- _Short task_:
All lines from the one with "Reconstruct the object" through the one with "FLAT_DEPTH = 1.5 * MM", and only those, are to be reproduced exactly, both ends included.

- _Records supplied_:

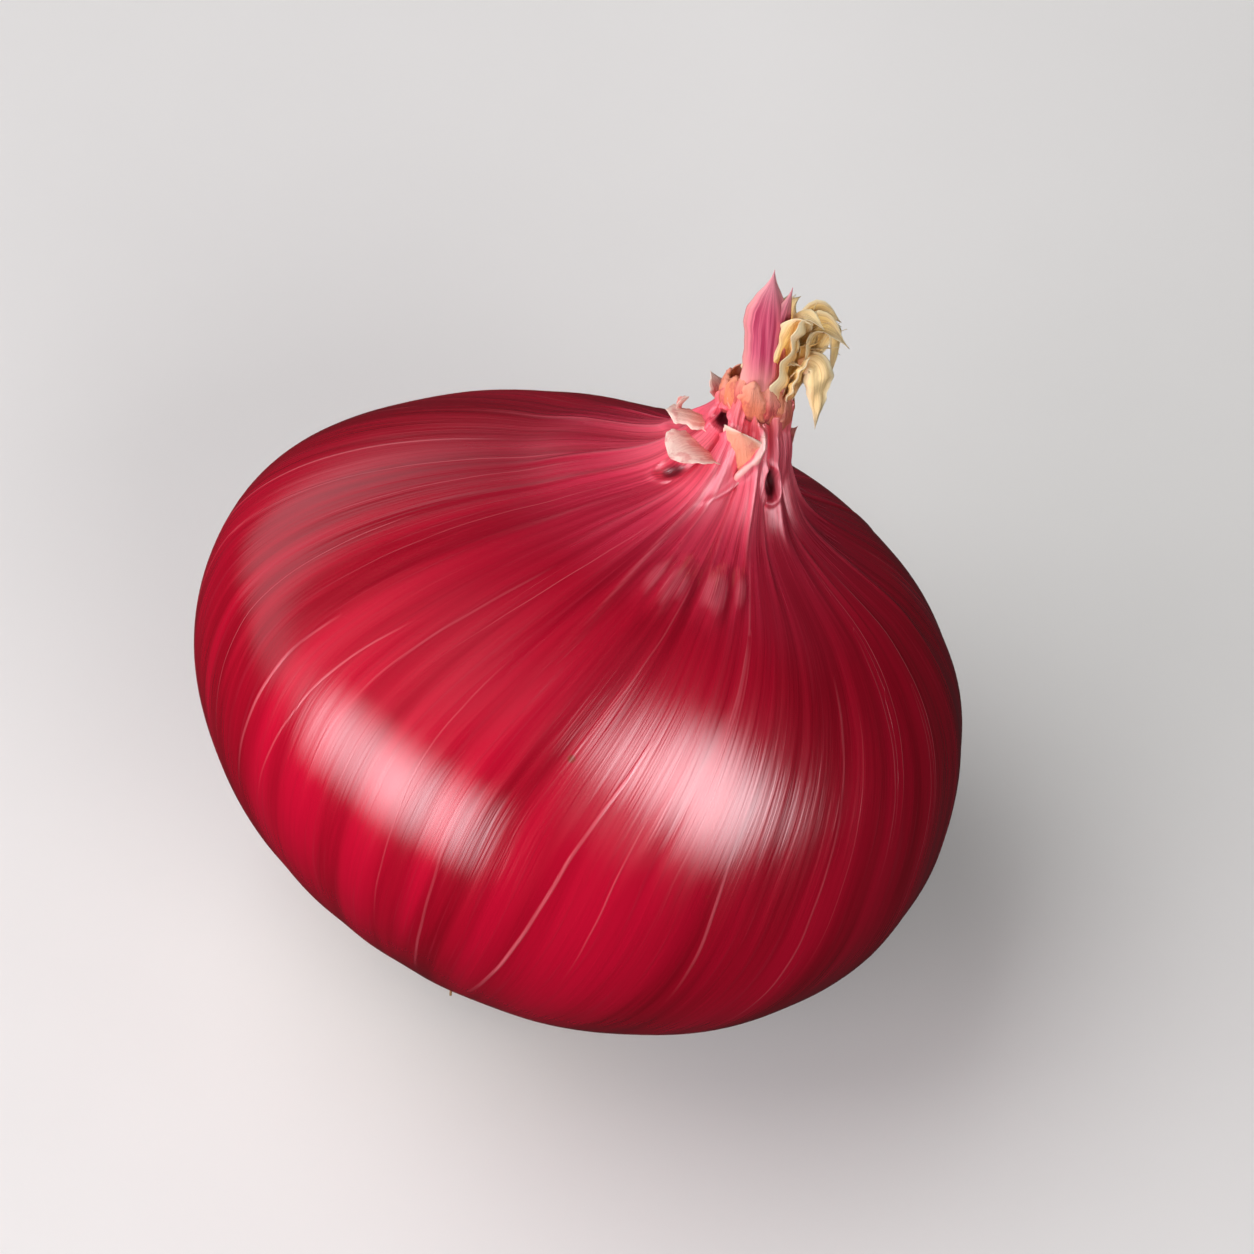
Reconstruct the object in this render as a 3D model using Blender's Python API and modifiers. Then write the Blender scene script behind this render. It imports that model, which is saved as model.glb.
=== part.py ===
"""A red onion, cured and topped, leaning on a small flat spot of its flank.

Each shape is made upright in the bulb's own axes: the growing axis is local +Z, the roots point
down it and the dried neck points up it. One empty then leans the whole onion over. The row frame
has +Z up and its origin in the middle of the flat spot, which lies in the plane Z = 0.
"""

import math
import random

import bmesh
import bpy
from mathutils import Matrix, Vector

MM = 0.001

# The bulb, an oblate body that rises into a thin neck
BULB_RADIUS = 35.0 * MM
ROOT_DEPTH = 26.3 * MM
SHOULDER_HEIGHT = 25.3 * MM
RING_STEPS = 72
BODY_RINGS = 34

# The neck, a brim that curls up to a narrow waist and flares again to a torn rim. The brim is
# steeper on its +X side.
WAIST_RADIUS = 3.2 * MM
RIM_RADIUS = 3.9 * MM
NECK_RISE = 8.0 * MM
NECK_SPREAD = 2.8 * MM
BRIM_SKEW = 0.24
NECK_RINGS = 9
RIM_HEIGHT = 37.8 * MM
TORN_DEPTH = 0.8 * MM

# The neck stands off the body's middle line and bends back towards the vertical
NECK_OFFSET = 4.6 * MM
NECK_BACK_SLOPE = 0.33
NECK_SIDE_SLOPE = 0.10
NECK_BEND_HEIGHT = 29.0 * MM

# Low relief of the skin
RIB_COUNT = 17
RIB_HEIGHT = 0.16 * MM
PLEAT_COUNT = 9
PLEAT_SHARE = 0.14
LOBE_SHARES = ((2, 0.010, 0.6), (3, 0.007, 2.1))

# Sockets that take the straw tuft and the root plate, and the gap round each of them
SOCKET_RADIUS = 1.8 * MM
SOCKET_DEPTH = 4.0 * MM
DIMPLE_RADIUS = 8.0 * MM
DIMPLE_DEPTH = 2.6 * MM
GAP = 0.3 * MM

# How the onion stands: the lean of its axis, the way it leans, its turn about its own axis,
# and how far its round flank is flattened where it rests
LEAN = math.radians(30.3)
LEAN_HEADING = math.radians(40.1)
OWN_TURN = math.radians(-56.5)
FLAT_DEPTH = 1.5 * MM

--

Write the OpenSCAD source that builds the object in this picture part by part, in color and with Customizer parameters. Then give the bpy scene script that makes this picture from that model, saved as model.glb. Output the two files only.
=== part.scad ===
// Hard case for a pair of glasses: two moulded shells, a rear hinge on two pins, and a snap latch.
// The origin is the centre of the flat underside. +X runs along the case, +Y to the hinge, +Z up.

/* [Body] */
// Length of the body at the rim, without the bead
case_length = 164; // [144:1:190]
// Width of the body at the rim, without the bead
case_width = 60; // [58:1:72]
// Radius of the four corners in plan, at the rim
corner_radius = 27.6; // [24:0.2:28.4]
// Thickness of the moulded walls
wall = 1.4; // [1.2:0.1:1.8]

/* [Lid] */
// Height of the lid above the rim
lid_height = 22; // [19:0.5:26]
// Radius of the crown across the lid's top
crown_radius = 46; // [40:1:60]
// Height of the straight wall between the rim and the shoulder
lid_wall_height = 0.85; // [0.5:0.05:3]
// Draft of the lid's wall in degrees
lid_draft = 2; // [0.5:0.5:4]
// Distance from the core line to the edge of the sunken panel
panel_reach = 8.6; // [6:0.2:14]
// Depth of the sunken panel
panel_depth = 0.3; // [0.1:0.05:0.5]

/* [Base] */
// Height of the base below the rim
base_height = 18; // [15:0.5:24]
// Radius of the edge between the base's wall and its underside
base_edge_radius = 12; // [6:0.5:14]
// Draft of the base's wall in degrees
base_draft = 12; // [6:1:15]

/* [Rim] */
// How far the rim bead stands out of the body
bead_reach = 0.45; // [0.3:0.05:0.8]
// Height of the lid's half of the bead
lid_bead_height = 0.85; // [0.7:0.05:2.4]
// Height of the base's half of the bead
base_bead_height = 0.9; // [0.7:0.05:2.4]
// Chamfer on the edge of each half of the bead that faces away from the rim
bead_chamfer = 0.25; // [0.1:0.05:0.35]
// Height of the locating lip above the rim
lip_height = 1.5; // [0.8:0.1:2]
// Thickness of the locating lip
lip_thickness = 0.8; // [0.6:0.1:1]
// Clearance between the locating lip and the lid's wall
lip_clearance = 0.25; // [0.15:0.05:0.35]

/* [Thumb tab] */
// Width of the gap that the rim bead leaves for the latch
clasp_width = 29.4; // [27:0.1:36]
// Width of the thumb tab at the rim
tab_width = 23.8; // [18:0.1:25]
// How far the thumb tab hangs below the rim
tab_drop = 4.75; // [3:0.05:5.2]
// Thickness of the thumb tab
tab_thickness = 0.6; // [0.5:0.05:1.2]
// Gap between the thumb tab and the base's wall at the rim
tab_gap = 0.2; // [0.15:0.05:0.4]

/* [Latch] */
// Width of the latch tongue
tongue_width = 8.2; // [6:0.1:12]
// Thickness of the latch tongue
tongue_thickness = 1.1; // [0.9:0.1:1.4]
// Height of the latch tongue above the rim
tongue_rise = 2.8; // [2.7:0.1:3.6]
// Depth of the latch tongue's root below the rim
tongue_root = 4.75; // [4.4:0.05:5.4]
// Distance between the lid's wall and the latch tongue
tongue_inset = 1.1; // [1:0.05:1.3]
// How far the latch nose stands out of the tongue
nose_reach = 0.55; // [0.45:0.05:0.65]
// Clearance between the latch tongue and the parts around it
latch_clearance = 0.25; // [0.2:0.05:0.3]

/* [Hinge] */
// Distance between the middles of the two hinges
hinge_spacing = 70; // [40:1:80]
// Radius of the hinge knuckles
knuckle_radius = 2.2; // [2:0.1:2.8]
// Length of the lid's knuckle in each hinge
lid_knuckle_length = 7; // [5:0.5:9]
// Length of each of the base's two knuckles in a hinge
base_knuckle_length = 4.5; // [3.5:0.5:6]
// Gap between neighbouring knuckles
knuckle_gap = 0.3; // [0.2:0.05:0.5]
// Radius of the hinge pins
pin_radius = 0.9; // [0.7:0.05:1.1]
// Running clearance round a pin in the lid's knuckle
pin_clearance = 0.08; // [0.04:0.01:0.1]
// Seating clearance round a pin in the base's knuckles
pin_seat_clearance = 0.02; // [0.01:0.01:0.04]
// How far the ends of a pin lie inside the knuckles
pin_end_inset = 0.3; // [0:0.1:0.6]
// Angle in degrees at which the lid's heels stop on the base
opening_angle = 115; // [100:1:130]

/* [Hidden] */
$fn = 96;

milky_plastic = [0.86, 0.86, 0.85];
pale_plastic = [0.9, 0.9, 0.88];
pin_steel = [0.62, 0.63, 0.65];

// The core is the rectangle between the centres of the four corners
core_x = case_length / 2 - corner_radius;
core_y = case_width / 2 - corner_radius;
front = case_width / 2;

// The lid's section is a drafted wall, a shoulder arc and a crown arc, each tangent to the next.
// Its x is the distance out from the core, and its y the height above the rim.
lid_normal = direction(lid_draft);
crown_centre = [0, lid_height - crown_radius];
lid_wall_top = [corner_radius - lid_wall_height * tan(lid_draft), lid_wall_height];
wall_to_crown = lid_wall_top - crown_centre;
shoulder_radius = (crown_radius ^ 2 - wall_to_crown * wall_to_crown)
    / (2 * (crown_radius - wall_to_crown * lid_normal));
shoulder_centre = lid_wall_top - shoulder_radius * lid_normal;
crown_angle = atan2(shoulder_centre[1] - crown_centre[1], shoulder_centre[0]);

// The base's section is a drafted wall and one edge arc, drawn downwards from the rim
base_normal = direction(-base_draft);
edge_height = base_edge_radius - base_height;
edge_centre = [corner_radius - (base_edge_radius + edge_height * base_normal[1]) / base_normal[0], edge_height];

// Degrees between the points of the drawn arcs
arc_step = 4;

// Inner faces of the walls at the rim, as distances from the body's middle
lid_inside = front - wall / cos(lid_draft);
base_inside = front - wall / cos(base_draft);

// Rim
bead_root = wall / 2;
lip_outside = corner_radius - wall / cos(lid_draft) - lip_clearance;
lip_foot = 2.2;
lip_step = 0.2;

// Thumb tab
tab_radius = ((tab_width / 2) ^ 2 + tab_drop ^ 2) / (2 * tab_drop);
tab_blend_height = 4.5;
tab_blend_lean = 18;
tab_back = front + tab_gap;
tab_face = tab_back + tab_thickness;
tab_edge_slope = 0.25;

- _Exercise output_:
Reconstruct the object in this render as a 3D model using Blender's Python API and modifiers. Then write the Blender scene script behind this render. It imports that model, which is saved as model.glb.
=== part.py ===
"""A red onion, cured and topped, leaning on a small flat spot of its flank.

Each shape is made upright in the bulb's own axes: the growing axis is local +Z, the roots point
down it and the dried neck points up it. One empty then leans the whole onion over. The row frame
has +Z up and its origin in the middle of the flat spot, which lies in the plane Z = 0.
"""

import math
import random

import bmesh
import bpy
from mathutils import Matrix, Vector

MM = 0.001

# The bulb, an oblate body that rises into a thin neck
BULB_RADIUS = 35.0 * MM
ROOT_DEPTH = 26.3 * MM
SHOULDER_HEIGHT = 25.3 * MM
RING_STEPS = 72
BODY_RINGS = 34

# The neck, a brim that curls up to a narrow waist and flares again to a torn rim. The brim is
# steeper on its +X side.
WAIST_RADIUS = 3.2 * MM
RIM_RADIUS = 3.9 * MM
NECK_RISE = 8.0 * MM
NECK_SPREAD = 2.8 * MM
BRIM_SKEW = 0.24
NECK_RINGS = 9
RIM_HEIGHT = 37.8 * MM
TORN_DEPTH = 0.8 * MM

# The neck stands off the body's middle line and bends back towards the vertical
NECK_OFFSET = 4.6 * MM
NECK_BACK_SLOPE = 0.33
NECK_SIDE_SLOPE = 0.10
NECK_BEND_HEIGHT = 29.0 * MM

# Low relief of the skin
RIB_COUNT = 17
RIB_HEIGHT = 0.16 * MM
PLEAT_COUNT = 9
PLEAT_SHARE = 0.14
LOBE_SHARES = ((2, 0.010, 0.6), (3, 0.007, 2.1))

# Sockets that take the straw tuft and the root plate, and the gap round each of them
SOCKET_RADIUS = 1.8 * MM
SOCKET_DEPTH = 4.0 * MM
DIMPLE_RADIUS = 8.0 * MM
DIMPLE_DEPTH = 2.6 * MM
GAP = 0.3 * MM

# How the onion stands: the lean of its axis, the way it leans, its turn about its own axis,
# and how far its round flank is flattened where it rests
LEAN = math.radians(30.3)
LEAN_HEADING = math.radians(40.1)
OWN_TURN = math.radians(-56.5)
FLAT_DEPTH = 1.5 * MM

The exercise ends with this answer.